» **Prompt**:
The listing below contains a span that opens with the line containing "for (const [name, signX, signY]" and closes with the line containing "imported = [obj". Return that span exactly.

-- begin --

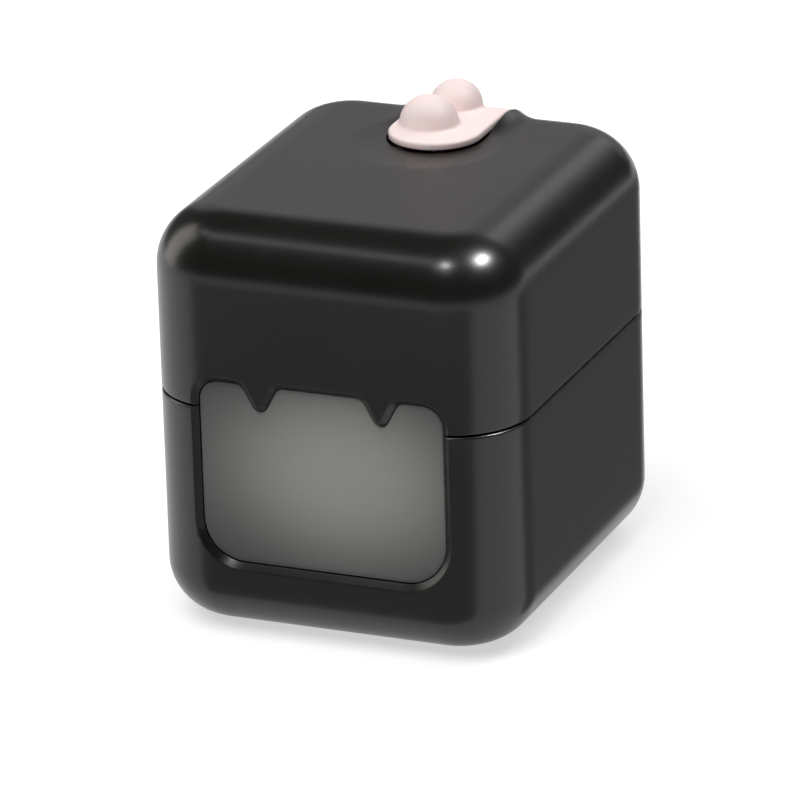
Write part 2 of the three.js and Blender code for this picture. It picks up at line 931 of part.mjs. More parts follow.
function lidSolid() {
  const walls = outerLid.subtract(lidCavity)
    .subtract(scoop())
    .subtract(barrelRoom(hinge.splitReach, hinge.outerReach))
    .subtract(barrelRoom(0, hinge.innerReach));
  const pan = wellBlock(well.gap + well.wall, wellFloor - well.wall, bodyTop - body.wall / 2);
  const pocket = upright(
    pocketRadius + tabSpring.pocketWall,
    0,
    springY,
    pocketFloor - tabSpring.pocketWall,
    wellFloor,
  );
  const inner = joined([pan, pocket, pinBosses(), stopBar()]).intersect(outerLid);
  const added = joined([walls, inner, cheekSolid(-1), cheekSolid(1), lidBarrels()]);
  const slotRear = turnCentreY + turnRadius * Math.sin(tab.rearTurn) + well.gap;
  const slot = box(
    -slotHalfWidth,
    slotHalfWidth,
    pivotY - tab.joinFromPivot - well.gap,
    slotRear,
    bodyTop - well.slotDepth,
    bodyTop + overrun + cheek.height,
  );
  const pinEnd = slotHalfWidth + tabPin.bossWidth - tabPin.endGap;
  return added
    .subtract(wellBlock(well.gap, wellFloor, bodyTop + overrun + cheek.height))
    .subtract(upright(pocketRadius, 0, springY, pocketFloor, wellFloor + overrun))
    .subtract(slot.subtract(stopBar()))
    .subtract(crosswise(tabPin.radius + seatGap, -pinEnd, pinEnd, pivotY, pivotZ))
    .subtract(hingeBore())
    .subtract(windowHole);
}

// Springs

function coilPoints(turns, radius, rise, place) {
  const points = [];
  const steps = Math.round(turns * facets.turn);
  for (let step = 0; step <= steps; step += 1) {
    const angle = (step / facets.turn) * 4 * quarterTurn;
    points.push(place(radius * Math.cos(angle), radius * Math.sin(angle), rise * (step / steps)));
  }
  return points;
}

function tabSpringGeometry() {
  const low = pocketFloor + seatGap + tabSpring.wire;
  const high = tabTop - tab.plate - seatGap - tabSpring.wire;
  const points = coilPoints(
    tabSpring.turns,
    tabSpring.coilRadius,
    high - low,
    (x, y, rise) => new THREE.Vector3(x, springY + y, low + rise),
  );
  console.log('tab spring least gap', leastGap(points, tabSpring.wire).toFixed(2));
  return wireAlong(points, tabSpring.wire, 1);
}

function hingeSpringGeometry() {
  const length = hingeSpring.turns * hingeSpring.pitch;
  const points = coilPoints(
    hingeSpring.turns,
    hingeSpring.coilRadius,
    length,
    (y, z, rise) => new THREE.Vector3(rise - length / 2, hingeY + y, seamZ + z),
  );
  console.log('hinge spring least gap', leastGap(points, hingeSpring.wire).toFixed(2));
  const legY = hingeY + hingeSpring.coilRadius;
  points.unshift(new THREE.Vector3(-length / 2, legY, seamZ - hingeSpring.legLength));
  points.push(new THREE.Vector3(length / 2, legY, seamZ + hingeSpring.legLength));
  return wireAlong(points, hingeSpring.wire, 1);
}

// Assembly

const materials = {
  black: { color: 0x202022, roughness: 0.42, metalness: 0 },
  frosted: { color: 0x9aa09c, roughness: 0.55, metalness: 0 },
  pink: { color: 0xf3cfca, roughness: 0.5, metalness: 0 },
  steel: { color: 0xb8bcc0, roughness: 0.3, metalness: 1 },
  rubber: { color: 0x1a1a1a, roughness: 0.9, metalness: 0 },
};

const part = new THREE.Group();
part.name = 'cotton_pad_travel_case';
part.position.y = -(hingeY + hinge.ledgeReach - halfDepth) / 2;

function add(name, geometry, material) {
  const mesh = new THREE.Mesh(geometry, new THREE.MeshStandardMaterial(materials[material]));
  mesh.name = name;
  part.add(mesh);
  return mesh;
}

add('base_shell', toGeometry(baseSolid()), 'black');
add('inner_cup', toGeometry(cupSolid()), 'frosted');
add('lid_shell', toGeometry(lidSolid()), 'black');
add('press_tab', toGeometry(tabSolid()), 'pink');
add('catch_leaf', toGeometry(leafSolid()), 'steel');

const hingePinEnd = hinge.outerReach - hinge.endGap;
add(
  'hinge_pin',
  toGeometry(crosswise(hinge.pinRadius, -hingePinEnd, hingePinEnd, hingeY, seamZ)),
  'steel',
);

const tabPinEnd = slotHalfWidth + tabPin.bossWidth - tabPin.endGap - seatGap;
add(
  'tab_pin',
  toGeometry(crosswise(tabPin.radius, -tabPinEnd, tabPinEnd, pivotY, pivotZ)),
  'steel',
);

add('tab_spring', tabSpringGeometry(), 'steel');
add('hinge_spring', hingeSpringGeometry(), 'steel');

for (const [name, signX, signY] of footPlaces) {
  const mesh = add(name, footGeometry(), 'rubber');
  mesh.position.set(signX * footAcross, signY * footAlong, 0);
}

export default part;
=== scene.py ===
"""Looks of the cotton pad travel case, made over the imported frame.

Shapes are worked out in millimetres with numpy, as surfaces of two parameters, in the frame
of the solids before their shift to the middle: +X to the right seen from the window, -Y out
of the window, +Z up. Each piece becomes metres as it is finished.
"""

from __future__ import annotations

import json
import logging
import math
from dataclasses import dataclass, field
from enum import Enum

import bmesh
import bpy
import numpy as np
from mathutils import Matrix, Vector

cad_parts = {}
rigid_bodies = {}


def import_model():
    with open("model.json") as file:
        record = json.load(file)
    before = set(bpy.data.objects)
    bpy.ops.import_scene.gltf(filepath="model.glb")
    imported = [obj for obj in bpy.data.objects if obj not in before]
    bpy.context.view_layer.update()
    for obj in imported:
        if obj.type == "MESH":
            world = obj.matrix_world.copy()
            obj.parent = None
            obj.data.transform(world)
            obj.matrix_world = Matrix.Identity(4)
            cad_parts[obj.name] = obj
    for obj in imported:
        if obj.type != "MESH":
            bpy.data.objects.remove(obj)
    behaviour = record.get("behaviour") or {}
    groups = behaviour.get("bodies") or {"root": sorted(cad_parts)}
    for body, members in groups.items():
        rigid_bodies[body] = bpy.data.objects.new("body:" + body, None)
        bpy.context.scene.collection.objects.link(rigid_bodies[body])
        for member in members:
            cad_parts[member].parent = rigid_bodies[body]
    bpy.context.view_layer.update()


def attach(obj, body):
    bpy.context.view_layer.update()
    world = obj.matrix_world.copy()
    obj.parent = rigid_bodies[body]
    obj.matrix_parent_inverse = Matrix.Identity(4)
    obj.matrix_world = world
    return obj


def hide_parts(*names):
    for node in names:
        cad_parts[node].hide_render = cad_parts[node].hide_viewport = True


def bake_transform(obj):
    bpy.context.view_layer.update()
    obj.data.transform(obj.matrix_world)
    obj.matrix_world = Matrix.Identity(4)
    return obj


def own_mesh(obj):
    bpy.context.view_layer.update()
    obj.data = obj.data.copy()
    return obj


LOG = logging.getLogger("travel_case")
METRES_PER_MILLIMETRE = 0.001
SHARP_ANGLE = math.radians(32.0)
WHITE = (1.0, 1.0, 1.0, 1.0)
TONE_RANGE = {"From Min": 0.3, "From Max": 0.7}


class Combine(Enum):
    """Ways in which one closed shape changes another."""

    ADD = "UNION"
    CUT = "DIFFERENCE"
    KEEP = "INTERSECT"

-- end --

» **Answer**:
for (const [name, signX, signY] of footPlaces) {
  const mesh = add(name, footGeometry(), 'rubber');
  mesh.position.set(signX * footAcross, signY * footAlong, 0);
}

export default part;
=== scene.py ===
"""Looks of the cotton pad travel case, made over the imported frame.

Shapes are worked out in millimetres with numpy, as surfaces of two parameters, in the frame
of the solids before their shift to the middle: +X to the right seen from the window, -Y out
of the window, +Z up. Each piece becomes metres as it is finished.
"""

from __future__ import annotations

import json
import logging
import math
from dataclasses import dataclass, field
from enum import Enum

import bmesh
import bpy
import numpy as np
from mathutils import Matrix, Vector

cad_parts = {}
rigid_bodies = {}


def import_model():
    with open("model.json") as file:
        record = json.load(file)
    before = set(bpy.data.objects)
    bpy.ops.import_scene.gltf(filepath="model.glb")
    imported = [obj for obj in bpy.data.objects if obj not in before]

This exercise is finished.